When my ground is flat, I can check my objects bounding box against a floor box or a plane.

But when the floor is a height map, what do I check my bounding box against?

Specifically I''m thinking of a car driving over some sand dunes. Each tire needs to know to stay above the sand, and the other parts of the car have to check against the dunes too (incase the wheels aren''t all on the ground, the car is in rollover, theres a really steep slope which the bumper hits, or the car is falling off a cliff and I need to know when it hits bottom).

I''m assuming the size of the car is greater than the polygon size of the heightmap, so that you can''t represent the part "under" the car as a plane. Plus if the heightmap has a sharp slope or wall this wouldn''t work either.
Ah you posted while I was writing higherspeed

Yeah that does clear it up a little. For each tire I can check it with the triangle under it.

But for the car itself I''m a little worried, since it will usually be over several triangles.

Also when the car approaches a steep change in terrain, like a cliff or wall, the tires might well be on the ground while the bumper strikes the cliff wall.

I''m so confused, hehehe. I don''t want to check like 20 triangles each time but maybe its the way to go.
Hi,

I got the same problem with a battletank game. Moving the tank on hills is my goal but for now I didn''t find any good hints.

cheers
I''ll tell you what I am thinking at the moment.

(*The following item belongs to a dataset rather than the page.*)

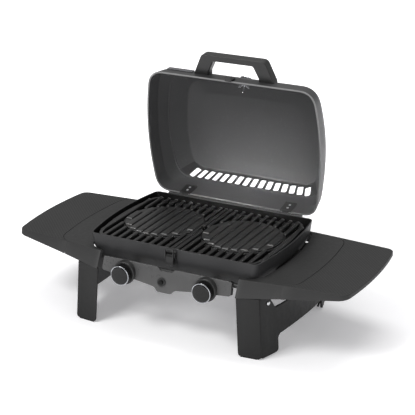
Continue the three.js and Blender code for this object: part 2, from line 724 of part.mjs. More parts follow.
// front edge of the side unit's top, and its mirror-like back edge
function frontEdge(x) {
  const { apex } = SKIRT;
  const between = (a, b) => a.y + ((x - a.x) * (b.y - a.y)) / (b.x - a.x);
  const seam = { x: SEAM.x, y: SEAM.front };
  if (x < apex.x) return between(SKIRT.inner, apex);
  if (x < SEAM.x) return between(apex, seam);
  return between(seam, { x: TABLE.outer, y: TABLE.front });
}

function backEdge(x) {
  if (x < SEAM.x) return SEAM.back + (SEAM.x - x) * 0.065;
  return SEAM.back + ((x - SEAM.x) * (TABLE.back - SEAM.back)) / (TABLE.outer - SEAM.x);
}

const skirtBottom = (x) => 157 + 0.113 * (x - SKIRT.inner.x);

// Points of a cover's outline: plan position, height of its lower edge, and how far that
// edge stands out, along Y, for each millimetre below the top.
const LIP_Z = 189.8;
const lip = ([x, y]) => ({ x, y, low: LIP_Z, flare: 0 });
const frontSkirt = (x) => ({ x, y: frontEdge(x), low: skirtBottom(x), flare: -SKIRT.slope });
const backSkirt = (x) => ({ x, y: backEdge(x), low: skirtBottom(x), flare: SKIRT.slope });
const endSkirt = ([x, y]) => ({ x, y, low: skirtBottom(x), flare: 0 });

// the bowed joint between side panel and table, front to back
function seamCurve(offset) {
  const { x, front, back, halfWidth, bulge, corner } = SEAM;
  const sideX = (y) => halfWidth + bulge * (1 - (y / back) ** 2) + offset;
  const low = front + corner + 12;
  const high = back - corner - 12;
  const turn = (edge, sign, end) => quadratic(
    [x + offset, edge],
    [x + corner * 0.95 + offset, edge + sign * corner * 0.5],
    [sideX(end), end],
    5,
  ).slice(1);
  const STEPS = 6;
  const middle = [];
  for (let i = 1; i < STEPS; i += 1) {
    const y = low + ((high - low) * i) / STEPS;
    middle.push([sideX(y), y]);
  }
  return [...turn(front, 1, low), ...middle, ...turn(back, -1, high).reverse()];
}

// a moulded cover: a flat top with a skirt all round its outline
function cover(outline) {
  const plan = outline.map(({ x, y }) => [x, y]);
  const inner = inset(plan, SHEET);
  const lowered = (loop) => loop.map(([x, y], i) => {
    const { low, flare } = outline[i];
    return [x, y + flare * (TABLE_Z - low), low];
  });
  const innerTop = inner.map(([x, y], i) => [x, y + outline[i].flare * SHEET, TABLE_Z - SHEET]);
  return loft([innerTop, lowered(inner), lowered(plan), atHeight(plan, TABLE_Z)]);
}

function sidePanel() {
  const inner = { x: BOWL.halfWidth + 8, bulge: 16, y: 150 };
  const STEPS = 6;
  const innerEdge = [];
  for (let i = 0; i <= STEPS; i += 1) {
    const y = inner.y - (2 * inner.y * i) / STEPS;
    innerEdge.push([inner.x + inner.bulge * (1 - (y / inner.y) ** 2), y]);
  }
  const cornerX = SKIRT.inner.x;
  const skirtX = [cornerX, 222, SKIRT.apex.x, 278, SEAM.x - SEAM_GAP / 2];
  const outline = [
    ...skirtX.map(frontSkirt),
    ...seamCurve(-SEAM_GAP / 2).map(lip),
    ...skirtX.slice().reverse().map(backSkirt),
    ...quadratic([cornerX, 175.4], [inner.x - 4, 178], innerEdge[0], 4).slice(0, -1).map(lip),
    ...innerEdge.map(lip),
    ...quadratic(innerEdge[STEPS], [inner.x - 16, -182], [cornerX, -184], 4).slice(1).map(lip),
  ];
  return cover(outline);
}

function sideTable() {
  const { outer, bulge, front, back, corner } = TABLE;
  const STEPS = 6;
  const end = [];
  for (let i = 0; i <= STEPS; i += 1) {
    const y = front + corner + ((back - front - 2 * corner) * i) / STEPS;
    end.push([outer + bulge * (1 - (y / back) ** 2), y]);
  }
  const turn = (edge, from, to) => quadratic(from, [outer + 0.5, edge], to, 4);
  const frontCorner = turn(front, [outer - corner, frontEdge(outer - corner)], end[0]);
  const backCorner = turn(back, end[STEPS], [outer - corner, backEdge(outer - corner)]);
  const start = SEAM.x + SEAM_GAP / 2;
  const outline = [
    frontSkirt(start), frontSkirt(390), frontSkirt(outer - corner),
    ...frontCorner.slice(1, -1).map(endSkirt),
    ...end.map(endSkirt),
    ...backCorner.slice(1, -1).map(endSkirt),
    backSkirt(outer - corner), backSkirt(390), backSkirt(start),
    ...seamCurve(SEAM_GAP / 2).reverse().map(lip),
  ];
  return cover(outline);
}

// outer surface of a leg frame's bowed side wall
function sideWallX(y, z) {
  return LEG.mid - LEG.radius + Math.sqrt(LEG.radius ** 2 - y ** 2) - LEG.lean * z;
}

// front or back plate of a leg, with rounded lower corners, sheared into its sloping plane
function legPlate(back) {
  const { x: x0, y: y0, z: z0, alongX, alongZ, inset: shift } = LEG_FACE;
  const wallY = back ? -y0 - shift - 4 : y0 + 4;
  const outerX = (z) => sideWallX(wallY, z) - 0.5;
  const outline = [
    [209, LEG.sole + 6], [211, LEG.sole + 1.5], [215, LEG.sole],
    [outerX(0) - 8, LEG.sole], [outerX(0) - 2.5, LEG.sole + 2], [outerX(0) - 0.4, LEG.sole + 7],
    [outerX(160), skirtBottom(outerX(160)) - 1.4], [199.5, skirtBottom(199.5) - 1.4],
  ];
  const shear = new THREE.Matrix4().set(
    1, 0, 0, 0,
    alongX, 1, alongZ, y0 - alongX * x0 - alongZ * z0,
    0, 0, 1, 0,
    0, 0, 0, 1,
  );
  const plate = prismY(outline, 0, LEG.wall).applyMatrix4(shear);
  return back ? mirrored(plate, 'y').translate(0, -shift, 0) : plate;
}

// one leg frame: a bowed side wall with a front and a back face, legs below, arms above
function legFrame() {
  const { radius, mid, lean, wall, top, sole } = LEG;
  const frontY = -207;
  const backY = -frontY - LEG_FACE.inset;
  const arch = quadratic([-133, 48], [0, 58], [122, 34], 8);
  const profile = [
    [frontY - 1, sole + 6], [frontY + 6, sole], [-151, sole], [-145, 5], [-143, 11], [-143, 38], [-140, 44],
    ...arch,
    [129, 30], [132, 24], [132, 11], [134, 5], [140, sole], [backY - 6, sole], [backY + 1, sole + 6],
    [backY - 4, 158], [backY - 5, 163], [backY - 17, top], [162, top], [162, 160], [140, 124],
    [-150, 124], [-172, 160], [-172, top], [frontY + 19, top], [frontY + 7, 163], [frontY + 4, 158],
  ];
  const slab = prismX(orderCounterClockwise(profile), 180, 340);
  const bow = [];
  const BOW_STEPS = 14;
  const along = (r, i) => {
    const y = -212 + (424 * i) / BOW_STEPS;
    return [mid - radius + Math.sqrt(r * r - y * y), y];
  };
  for (let i = 0; i <= BOW_STEPS; i += 1) bow.push(along(radius, i));
  for (let i = BOW_STEPS; i >= 0; i -= 1) bow.push(along(radius - wall, i));
  const shear = new THREE.Matrix4().set(1, 0, -lean, 0, 0, 1, 0, 0, 0, 0, 1, 0, 0, 0, 0, 1);
  const band = prismZ(orderCounterClockwise(bow), -5, 200).applyMatrix4(shear);
  return join(common(slab, band), legPlate(false), legPlate(true));
}

// rubber pad under a leg's corner
function footPad(back) {
  const { x: x0, y: y0, z: z0, alongX, alongZ, inset: shift } = LEG_FACE;
  const frontY = (x) => y0 + alongX * (x - x0) - alongZ * z0;
  const outline = [
    [216, frontY(216) + 0.5], [258, frontY(258) + 0.5], [263, frontY(263) + 3], [276, -156],
    [271, -156], [260, frontY(260) + LEG.wall], [216, frontY(216) + LEG.wall],
  ];
  const pad = prismZ(orderCounterClockwise(outline), 0, LEG.sole - GAP);
  return back ? mirrored(pad, 'y').translate(0, -shift, 0) : pad;
}

// button-head screw that holds a leg frame's arm
function legScrew(back) {
  const y = back ? 166 : -176;
  const z = 144;
  const { radius, mid, lean } = LEG;
  const x = mid - radius + Math.sqrt(radius * radius - y * y) - lean * z;
  const head = turned([[0, GAP], [5.5, GAP], [5.5, 1.6], [3.5, 3.2], [0, 3.4]], 16);
  const tilt = Math.asin(y / radius);
  return head.rotateY(Math.PI / 2).rotateZ(tilt).translate(x, y, z);
}

// bracket that bolts the side panel to the bowl
function bowlBracket() {
  const outline = [[236, 176], [246.5, 176], [246.5, 186.6], [283, 186.6], [283, 189.4], [236, 189.4]];
  const bracket = prismY(outline, -70, 70);
  const wallClear = loft([
    ...BOWL_FLOOR.slice(2).map((ring) => atHeight(barrel(shrunk(ring, -0.4)), ring.z)),
    atHeight(barrel(shrunk(BOWL, -0.4)), RIM_Z),
  ]);
  return cut(bracket, wallClear);
}

// sheet-steel rail between the front and back legs, under the edge of the bowl
function sideRail() {
  const profile = [
    [-203.4, 106], [193, 106], [193, 140], [187, 147.6], [-158, 147.6], [-172, 158], [-173, 182],
    [-195.4, 182], [-203, 158],
  ];
  return prismX(orderCounterClockwise(profile), 205.5, 207.5);
}

// ---------------------------------------------------------------- gas pipework

function gasManifold() {
  return rodX(PIPE.r, -KNOB.x - 12, 172, PIPE.y, PIPE.z, 16);
}

function gasInlet() {
  const nut = rodX(9, 172 + GAP, 180.5, PIPE.y, PIPE.z, 6);
  const spigot = rodX(6.6, 180, 197, PIPE.y, PIPE.z, 16);
  const bore = rodX(3, 174, 210, PIPE.y, PIPE.z, 12);
  return cut(join(nut, spigot), bore);
}

// ---------------------------------------------------------------- assembly

const grill = new THREE.Group();
const base = new THREE.Group();
base.position.y = BOWL_Y;
base.add(panelGroup, lidGroup);
grill.add(base);

function place(name, geometry, material, parent = base) {
  const mesh = new THREE.Mesh(geometry, material);
  mesh.name = name;
  parent.add(mesh);
  return mesh;
}

place('firebox_bowl', fireboxBowl(), bowlPaint);
place('grease_tray', greaseTray(), steel);
place('tray_runners', trayRunners(), blackSteel);
place('gas_manifold', gasManifold(), blackSteel);
place('gas_inlet', gasInlet(), blackSteel);

place('control_panel', controlPanel(), panelPaint, panelGroup);
place('igniter_body', igniterBody(), blackPlastic, panelGroup).position.set(IGNITER.x, IGNITER.down, 0);
place('igniter_button', igniterButton(), blackPlastic, panelGroup).position.set(IGNITER.x, IGNITER.down, 0);

place('lid_shell', lidShell(), lidPaint, lidGroup);
place('lid_handle', lidHandle(), blackPlastic, lidGroup);
place('lid_catch', lidCatch(), blackSteel, lidGroup);
place('thermometer_dial', thermometerDial(), chrome, lidGroup);
place('thermometer_stem', thermometerStem(), steel, lidGroup);

place('hinge_rod', hingeRod(), blackSteel);
place('latch_base', latchBase(), blackSteel);
place('latch_lever', latchLever(), blackSteel);
place('latch_bail', latchBail(), blackSteel);

for (const [word, side] of [['left', -1], ['right', 1]]) {
  place(`${word}_grate`, forSide(side, grate()), castIron);
  place(`${word}_griddle_plate`, forSide(side, griddlePlate()), castIron);
  place(`${word}_burner`, forSide(side, burner()), steel);
  place(`${word}_electrode`, forSide(side, electrode()), chrome);

  place(`${word}_gas_valve`, gasValve(side), brass);
  place(`${word}_knob_bezel`, knobBezel(side), blackPlastic);
  place(`${word}_knob_stem`, knobStem(side), steel);
  place(`${word}_knob`, knob(side), blackPlastic);
  place(`${word}_knob_ring`, knobRing(side), chrome);

  place(`${word}_hinge_leaf`, hingeLeaf(side), blackSteel, lidGroup);
  place(`${word}_handle_screw`, handleScrew(side), steel, lidGroup);
  place(`${word}_hinge_base`, hingeBase(side), blackSteel);

  place(`${word}_side_panel`, forSide(side, sidePanel()), tablePlastic);
  place(`${word}_table`, forSide(side, sideTable()), tablePlastic);
  place(`${word}_leg_frame`, forSide(side, legFrame()), legPlastic);
  place(`${word}_bowl_bracket`, forSide(side, bowlBracket()), blackSteel);
  place(`${word}_side_rail`, forSide(side, sideRail()), blackSteel);
  for (const [end, back] of [['front', false], ['rear', true]]) {
    place(`${word}_${end}_foot`, forSide(side, footPad(back)), rubber);
    place(`${word}_${end}_leg_screw`, forSide(side, legScrew(back)), steel);
  }
}

export default grill;
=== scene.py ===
import math

import bmesh
import bpy
from mathutils import Matrix, Vector


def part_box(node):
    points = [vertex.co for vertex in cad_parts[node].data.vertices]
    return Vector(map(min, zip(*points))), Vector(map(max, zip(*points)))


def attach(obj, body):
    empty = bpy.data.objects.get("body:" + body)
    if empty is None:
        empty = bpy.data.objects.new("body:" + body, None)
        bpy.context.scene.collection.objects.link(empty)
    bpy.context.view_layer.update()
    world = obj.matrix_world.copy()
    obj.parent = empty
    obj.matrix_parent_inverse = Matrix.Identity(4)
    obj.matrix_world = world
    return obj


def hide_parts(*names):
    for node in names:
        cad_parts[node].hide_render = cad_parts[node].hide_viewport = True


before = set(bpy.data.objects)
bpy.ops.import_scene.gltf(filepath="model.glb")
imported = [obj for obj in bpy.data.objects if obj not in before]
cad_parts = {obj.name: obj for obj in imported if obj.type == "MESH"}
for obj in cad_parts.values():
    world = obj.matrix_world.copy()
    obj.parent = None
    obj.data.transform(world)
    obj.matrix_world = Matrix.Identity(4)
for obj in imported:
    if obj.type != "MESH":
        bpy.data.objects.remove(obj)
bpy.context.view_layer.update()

# ---------------------------------------------------------------- dimensions, in millimetres
# Lengths repeat the CAD's. y is measured from the middle of the bowl, which the CAD gives.

MM = 0.001
SIDES = (("left", -1), ("right", 1))
bowl_low, bowl_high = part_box("firebox_bowl")
BOWL_Y = (bowl_low[1] + bowl_high[1]) / 2 / MM
GRILL = Matrix.Scale(MM, 4) @ Matrix.Translation((0, BOWL_Y, 0))

# a ring is (height, half width, bulge of the sides, front, back, corner)
BOWL_RINGS = [
    (136, 60, 0, -40, 40, 10),
    (150, 200, 13, -140, 140, 24),
    (172, 224, 16, -163, 163, 18),
    (198, 235, 17.5, -172.5, 172.5, 15),
    (238, 239, 18, -176, 176, 14),
]
LID_RINGS = [
    (240, 241, 19, -178, 181, 40),
    (285, 234, 20, -173.5, 176.5, 42),
    (322, 216, 24, -157, 172, 46),
    (370, 190, 17, -118, 159, 44),
    (379, 150, 12, -80, 124, 40),
    (382, 90, 6, -30, 74, 30),
]
WALL = 3.0
BOWL_LIP, LID_LIP = 3.2, 4.4

HINGE_X, HINGE_Y, HINGE_Z, LID_OPEN = 154, 183, 236, 83.6
PANEL_Y, PANEL_Z, PANEL_LEAN = -201.5, 192, 15
KNOB_X, KNOB_Y, KNOB_Z, KNOB_R = 117, -210.7, 162, 26
IGNITER_X, IGNITER_DOWN = -9, -37

PITCH = 23.2
GRATE_TOP, GRATE_BOTTOM = 233, 221
DISC_X, DISC_R = 116, 106
TABLE_TOP = 200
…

In a normal frame, I will always have 4 tires contacting the terrain. This means I should make that detection and response as fast as possible.

The much rarer case of some other part of the vehicle coming into contact with the terrain could be treated as any other collision (more advanced and slow in other words).

I think what I will do is model each tire with a sphere, and each frame if the tire falls below the surface I will just raise it back up to the level of the terrain. This sphere/plane or sphere/triangle collision detection should be pretty fast. For your tank you could probably use a rectangle for each track.

Then I will use a bounding box for the rest of the car to see if I need any more advanced testing. BUT. I still am not sure what to test this box against - i.e. every triangle near the car? ewwww. Thats still something that has to be done every frame.